Darius Morris recently has received more playing time. (Wally Skalij / Los Angeles…)
There's a job waiting for Darius Morris when his NBA career ends. He should be an agent.
The reserve point guard wasn't just your average second-round pick when the Lakers took him 41st overall in the 2011 draft. He took a small financial risk and was ultimately rewarded for it.
Second-round picks in the NBA typically receive nonguaranteed contracts for two years, but Morris signed for only one year so he could become a free agent last July.
He thought he would impress the Lakers enough to earn a more lucrative contract in his second year. They liked what they saw of him and signed him to another one-year deal for about $950,000, doubling what he earned his first season.
Andrew Goudelock, on the other hand, was on the nonguaranteed two-year pay scale. He was cut by the Lakers during training camp. He would have made $760,000 this season. Goudelock was taken five picks below Morris in the 2011 draft.

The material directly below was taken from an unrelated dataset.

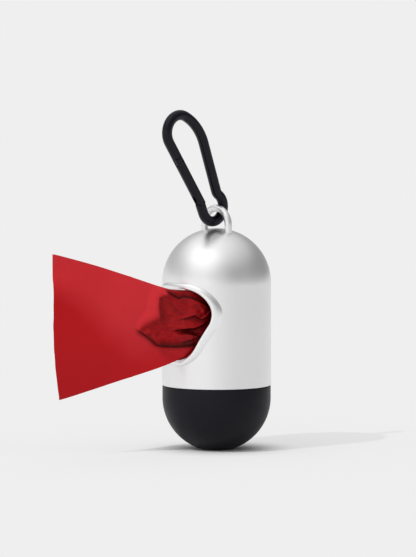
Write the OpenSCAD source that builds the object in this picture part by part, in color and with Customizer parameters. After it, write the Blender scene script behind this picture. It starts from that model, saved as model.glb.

"It's kind of bold, especially for a second-round pick," Morris said of his contract gamble. "You just have to have faith and believe everything's going to work out for you as long as you work hard."
Score one for Morris the negotiator.
Score one for Morris the player as well.
He has experienced a rapid uptick in playing time because the team's top two point guards are injured. Steve Nash isn't expected back until at least Friday because of a small fracture in his left leg. Steve Blake is day to day because of a strained abdominal muscle.
Morris scored a career-high 12 points and added five assists in the Lakers' 119-108 victory Sunday over Houston.
"I just needed to get some reps. It's unfortunate that both of our point guards go down, but it has enabled me to get some valuable minutes," said Morris, who seems more at home in Lakers Coach Mike D'Antoni's wide-open system.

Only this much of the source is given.